Het afscheid donderdag heeft Den Hartog geraakt. „Ik kan de jongeren eigenlijk niet missen”, verzucht hij. Hij pakt een van de cadeaus die hij kreeg, een foto op canvasdoek van de fokveedag die vorige maand in Putten werd gehouden. Te zien is een rij jongelui. Ieder van hen houdt trots een tentoongestelde koe vast. Sinds twee jaar doet een klas uit Barneveld aan de fokveedag mee. Den Hartog gaf mede de aanzet.
„Ik vind het belangrijk dat ze met vee kunnen omgaan. Er groeit een generatie jonge boeren op die nauwelijks nog een koe in handen krijgen. Grote bedrijven, automatisering, robots… op hun mobieltje en op de computer zijn ze meesters, maar een pink, een jonge koe, vastzetten, kunnen ze niet meer. Zo’n fokveedag lijkt oubollig, maar theorie en praktijk komen er bij elkaar. Fokkerij, stierenkeuze, het aflezen van een koekaart, gezondheidseisen; daar krijgen ze ook les over.”
Het is belangrijk dat je als vakdocent vanuit de praktijk weet waar je over praat, vindt Den Hartog. „Als je het alleen uit een boek moet halen, is het niet best.” Zelf gebruikte hij al jaren geen boeken meer in de les. „De ontwikkelingen in de veehouderij gaan razendsnel. Een boek is morgen verouderd. Ik behandel de stof en de leerlingen krijgen opdrachten. In de loop van het jaar maken ze zo hun eigen boek”, zegt hij. Doordat hij zelf veehouder is, weet hij precies wat er op het boerenerf speelt. En om ook theoretisch bij te blijven, leest hij veel vakliteratuur.
Doe-het-zelf-KI
In zijn Betuwse tijd introduceerde Den Hartog een practicum klauwverzorging in zijn lessen. „Voor die tijd deed je dat alleen op de praktijschool, niet op de middelbare agrarische school, de MAS.” Met zijn leerlingen ging hij de boer op om koeien onderhanden te nemen. Ook kwam hij op het idee om de jongeren een cursus doe-het-zelf-KI (kunstmatige inseminatie) aan te bieden. „Ik begon met een groep leerlingen in Tiel en zocht de publiciteit.
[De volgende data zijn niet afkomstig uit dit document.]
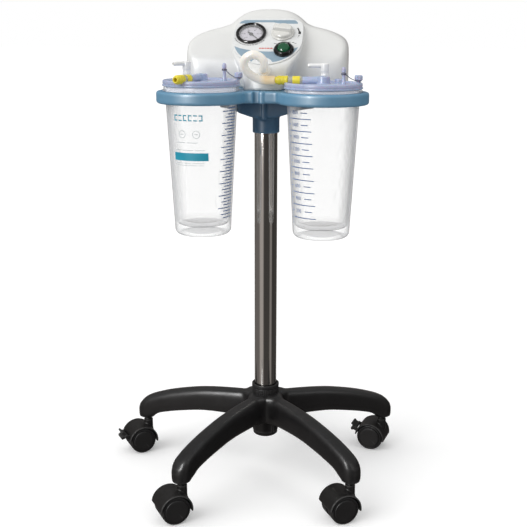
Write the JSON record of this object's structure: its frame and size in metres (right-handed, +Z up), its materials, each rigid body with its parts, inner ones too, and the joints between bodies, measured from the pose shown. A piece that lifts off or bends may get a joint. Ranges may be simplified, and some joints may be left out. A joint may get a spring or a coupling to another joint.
{
  "type": "trolley suction pump",
  "caption": "Hospital suction pump with a sloped control panel and two clear canisters in a blue ring holder, on a chrome pole with a black star base on castors.",
  "frame": {"origin": "on the floor, at the middle of the bounding box of the whole trolley", "axes": "+Z up, the control panel and the canisters face -Y, +X to the right of someone who looks at the panel"},
  "size_m": [0.5282, 0.5228, 0.8335],
  "materials": {
    "steel": "plain steel",
    "castor_wheel": "matt black nylon",
    "castor_plastic": "fine textured black",
    "base_plastic": "satin black glass-filled nylon",
    "pole_chrome": "bright chromed tube",
    "bracket_navy": "satin navy",
    "holder_blue": "semi-gloss light blue",
    "jar_clear": "clear polycarbonate",
    "liner_film": "thin crinkled clear film",
    "lid_lavender": "satin lavender",
    "white_fitting": "white",
    "clear_fitting": "translucent",
    "yellow_fitting": "bright yellow",
    "casing_white": "fine textured warm white",
    "panel_print": "white printed face with blue-grey bands",
    "instrument_black": "black",
    "needle_black": "black",
    "gauge_glass": "clear",
    "knob_white": "white",
    "switch_green": "translucent green",
    "aluminium_parts": "cast",
    "hose_silicone": "translucent silicone"
  },
  "bodies": {
    "trolley": {"base_star": "base_plastic", "hub_plug": "base_plastic", "pole_collar": "base_plastic", "pole": "pole_chrome", "castor_rear_stem": "steel", "castor_left_stem": "steel", "castor_front_left_stem": "steel", "castor_front_right_stem": "steel", "castor_right_stem": "steel", "pole_bracket": "bracket_navy", "bracket_screw": "steel", "canister_holder": "holder_blue", "casing_cover": "casing_white", "casing_base": "casing_white", "control_panel": "panel_print", "gauge_case": "instrument_black", "gauge_lens": "gauge_glass", "regulator_valve": "aluminium_parts", "switch_bezel": "instrument_black", "hose_nozzle": "clear_fitting", "power_inlet": "instrument_black", "pump_motor": "aluminium_parts", "pump_cylinder": "aluminium_parts", "link_hose": "hose_silicone"},
    "castor_rear": {"castor_rear_hood": "castor_plastic"},
    "castor_rear_wheel_a": {"castor_rear_wheel_a": "castor_wheel"},
    "castor_rear_wheel_b": {"castor_rear_wheel_b": "castor_wheel"},
    "castor_left": {"castor_left_hood": "castor_plastic"},
    "castor_left_wheel_a": {"castor_left_wheel_a": "castor_wheel"},
    "castor_left_wheel_b": {"castor_left_wheel_b": "castor_wheel"},
    "castor_left_brake": {"castor_left_brake_pedal": "castor_plastic"},
    "castor_front_left": {"castor_front_left_hood": "castor_plastic"},
    "castor_front_left_wheel_a": {"castor_front_left_wheel_a": "castor_wheel"},
    "castor_front_left_wheel_b": {"castor_front_left_wheel_b": "castor_wheel"},
    "castor_front_right": {"castor_front_right_hood": "castor_plastic"},
    "castor_front_right_wheel_a": {"castor_front_right_wheel_a": "castor_wheel"},
    "castor_front_right_wheel_b": {"castor_front_right_wheel_b": "castor_wheel"},
    "castor_right": {"castor_right_hood": "castor_plastic"},
    "castor_right_wheel_a": {"castor_right_wheel_a": "castor_wheel"},
    "castor_right_wheel_b": {"castor_right_wheel_b": "castor_wheel"},
    "castor_right_brake": {"castor_right_brake_pedal": "castor_plastic"},
    "left_canister": {"left_jar": "jar_clear"},
    "left_lid_unit": {"left_lid": "lid_lavender", "left_liner": "liner_film", "left_port_adapter": "clear_fitting", "left_connector": "yellow_fitting", "left_port_cap": "lid_lavender"},
    "left_elbow": {"left_elbow": "white_fitting"},
    "right_canister": {"right_jar": "jar_clear"},
    "right_lid_unit": {"right_lid": "lid_lavender", "right_liner": "liner_film", "right_port_adapter": "clear_fitting", "right_connector": "yellow_fitting", "right_port_cap": "lid_lavender"},
    "right_elbow": {"right_elbow": "white_fitting"},
    "regulator_knob": {"regulator_knob": "knob_white"},
    "switch": {"switch_rocker": "switch_green"},
    "gauge_needle": {"gauge_needle": "needle_black"},
    "crank": {"crank_disc": "steel"},
    "piston_rod": {"piston_rod": "aluminium_parts"}
  },
  "joints": [
    {"name": "castor_rear_swivel", "type": "hinge", "parent": "trolley", "child": "castor_rear", "pos_m": [-0.0014, 0.23415, 0.06], "axis": [0, 0, 1], "continuous": true},
    {"name": "castor_rear_wheel_a_spin", "type": "hinge", "parent": "castor_rear", "child": "castor_rear_wheel_a", "pos_m": [-0.01809, 0.22741, 0.025], "axis": [0.3746, -0.9272, 0], "continuous": true},
    {"name": "castor_rear_wheel_b_spin", "type": "hinge", "parent": "castor_rear", "child": "castor_rear_wheel_b", "pos_m": [-0.01809, 0.22741, 0.025], "axis": [0.3746, -0.9272, 0], "continuous": true},
    {"name": "castor_left_swivel", "type": "hinge", "parent": "trolley", "child": "castor_left", "pos_m": [-0.20503, 0.03887, 0.06], "axis": [0, 0, 1], "continuous": true},
    {"name": "castor_left_wheel_a_spin", "type": "hinge", "parent": "castor_left", "child": "castor_left_wheel_a", "pos_m": [-0.22004, 0.02894, 0.025], "axis": [0.5519, -0.8339, 0], "continuous": true},
    {"name": "castor_left_wheel_b_spin", "type": "hinge", "parent": "castor_left", "child": "castor_left_wheel_b", "pos_m": [-0.22004, 0.02894, 0.025], "axis": [0.5519, -0.8339, 0], "continuous": true},
    {"name": "castor_left_brake_press", "type": "hinge", "parent": "castor_left", "child": "castor_left_brake", "pos_m": [-0.24653, 0.01141, 0.03656], "axis": [0.5519, -0.8339, 0], "range_deg": [0, 24]},
    {"name": "castor_front_left_swivel", "type": "hinge", "parent": "trolley", "child": "castor_front_left", "pos_m": [-0.08224, -0.21514, 0.06], "axis": [0, 0, 1], "continuous": true},
    {"name": "castor_front_left_wheel_a_spin", "type": "hinge", "parent": "castor_front_left", "child": "castor_front_left_wheel_a", "pos_m": [-0.09742, -0.22481, 0.025], "axis": [0.5373, -0.8434, 0], "continuous": true},
    {"name": "castor_front_left_wheel_b_spin", "type": "hinge", "parent": "castor_front_left", "child": "castor_front_left_wheel_b", "pos_m": [-0.09742, -0.22481, 0.025], "axis": [0.5373, -0.8434, 0], "continuous": true},
    {"name": "castor_front_right_swivel", "type": "hinge", "parent": "trolley", "child": "castor_front_right", "pos_m": [0.19729, -0.17685, 0.06], "axis": [0, 0, 1], "continuous": true},
    {"name": "castor_front_right_wheel_a_spin", "type": "hinge", "parent": "castor_front_right", "child": "castor_front_right_wheel_a", "pos_m": [0.18147, -0.18544, 0.025], "axis": [0.4772, -0.8788, 0], "continuous": true},
    {"name": "castor_front_right_wheel_b_spin", "type": "hinge", "parent": "castor_front_right", "child": "castor_front_right_wheel_b", "pos_m": [0.18147, -0.18544, 0.025], "axis": [0.4772, -0.8788, 0], "continuous": true},
    {"name": "castor_right_swivel", "type": "hinge", "parent": "trolley", "child": "castor_right", "pos_m": [0.24725, 0.10083, 0.06], "axis": [0, 0, 1], "continuous": true},
    {"name": "castor_right_wheel_a_spin", "type": "hinge", "parent": "castor_right", "child": "castor_right_wheel_a", "pos_m": [0.22983, 0.10533, 0.025], "axis": [-0.2504, -0.9681, 0], "continuous": true},
    {"name": "castor_right_wheel_b_spin", "type": "hinge", "parent": "castor_right", "child": "castor_right_wheel_b", "pos_m": [0.22983, 0.10533, 0.025], "axis": [-0.2504, -0.9681, 0], "continuous": true},
    {"name": "castor_right_brake_press", "type": "hinge", "parent": "castor_right", "child": "castor_right_brake", "pos_m": [0.19908, 0.11329, 0.03656], "axis": [-0.2504, -0.9681, 0], "range_deg": [0, 24]},
    {"name": "left_canister_lift", "type": "slide", "parent": "trolley", "child": "left_canister", "axis": [0, 0, 1], "range_m": [0, 0.26]},
    {"name": "left_lid_lift", "type": "slide", "parent": "left_canister", "child": "left_lid_unit", "axis": [0, 0, 1], "range_m": [0, 0.24]},
    {"name": "left_elbow_swivel", "type": "hinge", "parent": "left_lid_unit", "child": "left_elbow", "pos_m": [-0.09664, -0.05005, 0.7285], "axis": [0, 0, 1], "continuous": true},
    {"name": "right_canister_lift", "type": "slide", "parent": "trolley", "child": "right_canister", "axis": [0, 0, 1], "range_m": [0, 0.26]},
    {"name": "right_lid_lift", "type": "slide", "parent": "right_canister", "child": "right_lid_unit", "axis": [0, 0, 1], "range_m": [0, 0.24]},
    {"name": "right_elbow_swivel", "type": "hinge", "parent": "right_lid_unit", "child": "right_elbow", "pos_m": [0.13267, -0.03163, 0.7255], "axis": [0, 0, 1], "continuous": true},
    {"name": "regulator_turn", "type": "hinge", "parent": "trolley", "child": "regulator_knob", "pos_m": [0.05618, 0.02414, 0.79296], "axis": [0, -0.6293, 0.7771], "range_deg": [-60, 210]},
    {"name": "switch_rock", "type": "hinge", "parent": "trolley", "child": "switch", "pos_m": [0.06168, -0.01006, 0.76527], "axis": [1, 0, 0], "range_deg": [-16, 0]},
    {"name": "gauge_sweep", "type": "hinge", "parent": "trolley", "child": "gauge_needle", "pos_m": [0.00168, 0.02258, 0.7917], "axis": [0, -0.6293, 0.7771], "range_deg": [0, 268]},
    {"name": "crank_spin", "type": "hinge", "parent": "trolley", "child": "crank", "pos_m": [0.00717, 0.08237, 0.742], "axis": [1, 0, 0], "continuous": true},
    {"name": "rod_stay_upright", "type": "hinge", "parent": "crank", "child": "piston_rod", "pos_m": [0.01568, 0.08237, 0.746], "axis": [1, 0, 0], "continuous": true}
  ],
  "couplings": [
    {"joint": "rod_stay_upright", "follows": "crank_spin", "ratio": -1}
  ]
}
Een paar jaar later had elke MAS het in zijn aanbod.”
De inkrimping van de veehouderij, gepaard met schaalvergroting, ging de afgelopen decennia het agrarisch onderwijs niet voorbij. Leerlingenaantallen liepen voortdurend terug, maar momenteel lijkt er sprake van een kentering, zeker in de melkveehouderij.
Den Hartog: „De melkquotering is deze maand afgeschaft en ons klimaat is uitstekend geschikt voor melkvee. Als je in Nederland boer wilt worden en de kans krijgt om een bedrijf over te nemen, kan dat prima. Maar je moet wel accepteren dat de burger kritisch meekijkt en dat de maatschappij steeds meer eisen stelt. Wil je meer vrijheid? Ga dan naar het buitenland. Overal smachten ze naar agrarische jongeren uit Nederland. Die staan bekend om hun uitstekende motivatie, arbeidsmoraal en vakkennis.”
De oud-docent kan voortaan wat later opstaan. Zijn leerlingen zal hij missen („dat wordt wennen”), maar werk houdt hij genoeg. Op de boerderij en ook in de kerk. Den Hartog is ouderling-kerkrentmeester in de hervormde gemeente van Valburg. „Daar hoop ik nu meer tijd in te steken.”